*WORK REQUIRED*.
Stop after the line containing "from mathutils import Vector": print each line exactly from the first line of the listing up to that point.

*RECORDED DATA*.
++++++++

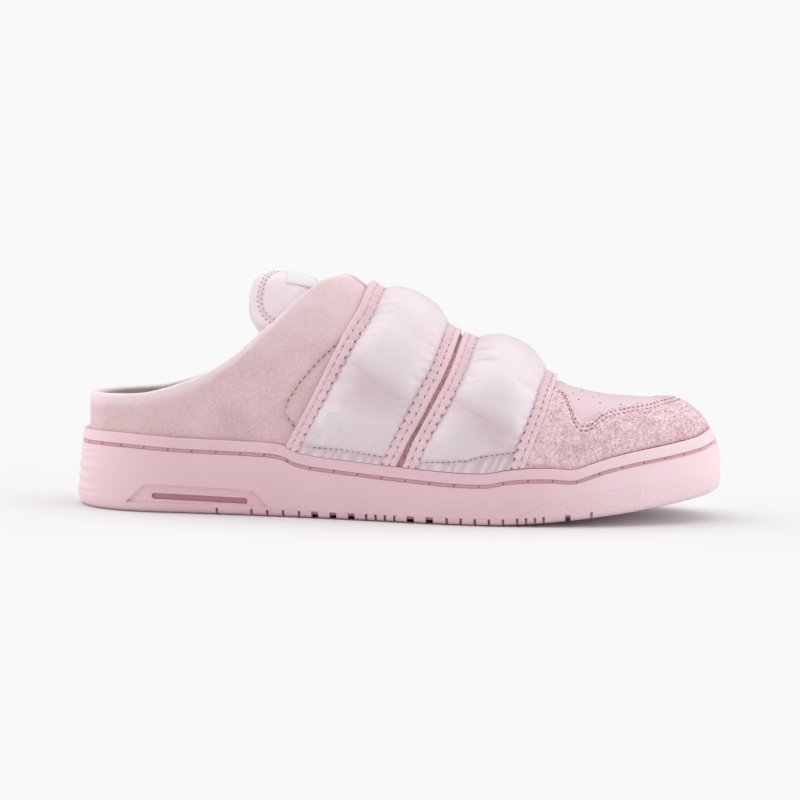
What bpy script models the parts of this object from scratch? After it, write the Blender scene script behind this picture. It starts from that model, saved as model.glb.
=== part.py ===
"""Sneaker mule: one right shoe, a low padded upper on a cup sole, with two puffed straps.

Metres, +Z up. The origin is on the floor under the heel, +X points to the toe and +Y to the
inner side of the foot. Lengths in the tables are shares of the sizes that their notes name.
"""

from collections import namedtuple
from math import acos, asin, cos, pi, sin, sqrt

import bmesh
import bpy
from mathutils import Vector

# Driving sizes of the last and the sole
UPPER_LENGTH = 0.261
BALL_WIDTH = 0.087
INSTEP_HEIGHT = 0.100
HEEL_REST = 0.040
SOLE_FLARE = 0.0046
TOE_SET_BACK = 0.025
TOE_SPRING = 0.0120
CLEARANCE = 0.0003
LAP_GAP = 0.0005

# Upper and what lies in it
WALL = 0.0022
COLLAR_PAD = 0.0048
THROAT_HALF_WIDTH = 0.009
INSOLE_THICKNESS = 0.0045
TONGUE_THICKNESS = 0.0048
TONGUE_EDGE_THICKNESS = 0.0026
LABEL_LENGTH = 0.0120
LABEL_WIDTH = 0.0240
LABEL_THICKNESS = 0.0008

# Overlays on the upper
GUARD_THICKNESS = 0.0012
STRAP_THICKNESS = 0.0017
BINDING_WIDTH = 0.0060
BINDING_THICKNESS = 0.0020

# Sole
RIM_WIDTH = 0.0022
RIM_ROUND = 0.0006
GROOVE_DROP = 0.0050
GROOVE_WIDTH = 0.0018
GROOVE_DEPTH = 0.0008
RIB_COUNT = 4
RIB_DEPTH = 0.0008
PANEL_DEPTH = 0.0008
SLOT_DEPTH = 0.0014
CUT_DEPTH = 0.0028
CUT_REACH = 0.0130

MERGE = 0.000001
HEEL_BACK = SOLE_FLARE - HEEL_REST
SOLE_LENGTH = UPPER_LENGTH + 2 * SOLE_FLARE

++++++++

*THE OUTPUT*.
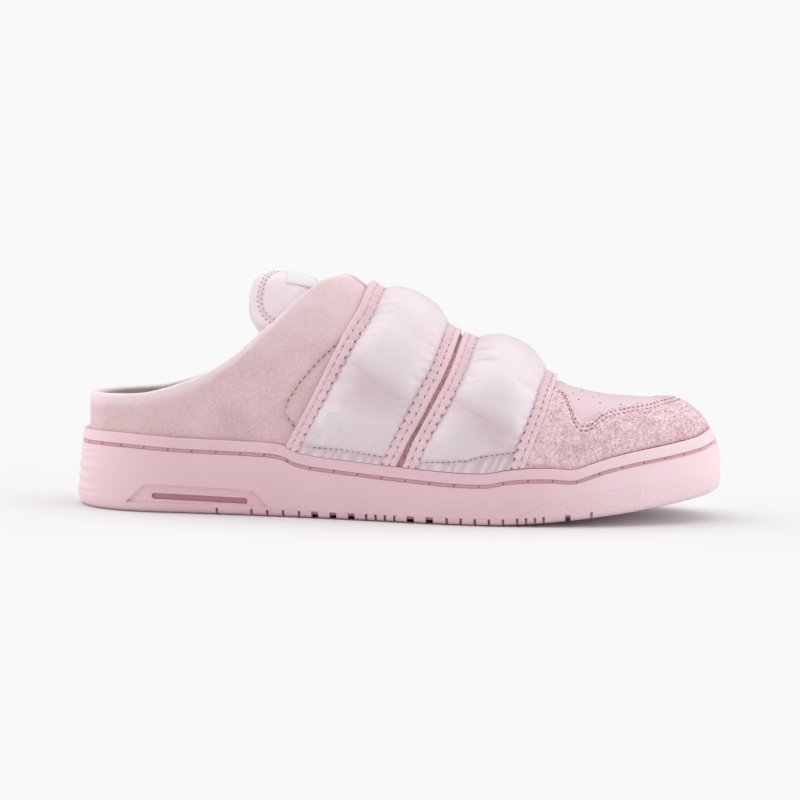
What bpy script models the parts of this object from scratch? After it, write the Blender scene script behind this picture. It starts from that model, saved as model.glb.
=== part.py ===
"""Sneaker mule: one right shoe, a low padded upper on a cup sole, with two puffed straps.

Metres, +Z up. The origin is on the floor under the heel, +X points to the toe and +Y to the
inner side of the foot. Lengths in the tables are shares of the sizes that their notes name.
"""

from collections import namedtuple
from math import acos, asin, cos, pi, sin, sqrt

import bmesh
import bpy
from mathutils import Vector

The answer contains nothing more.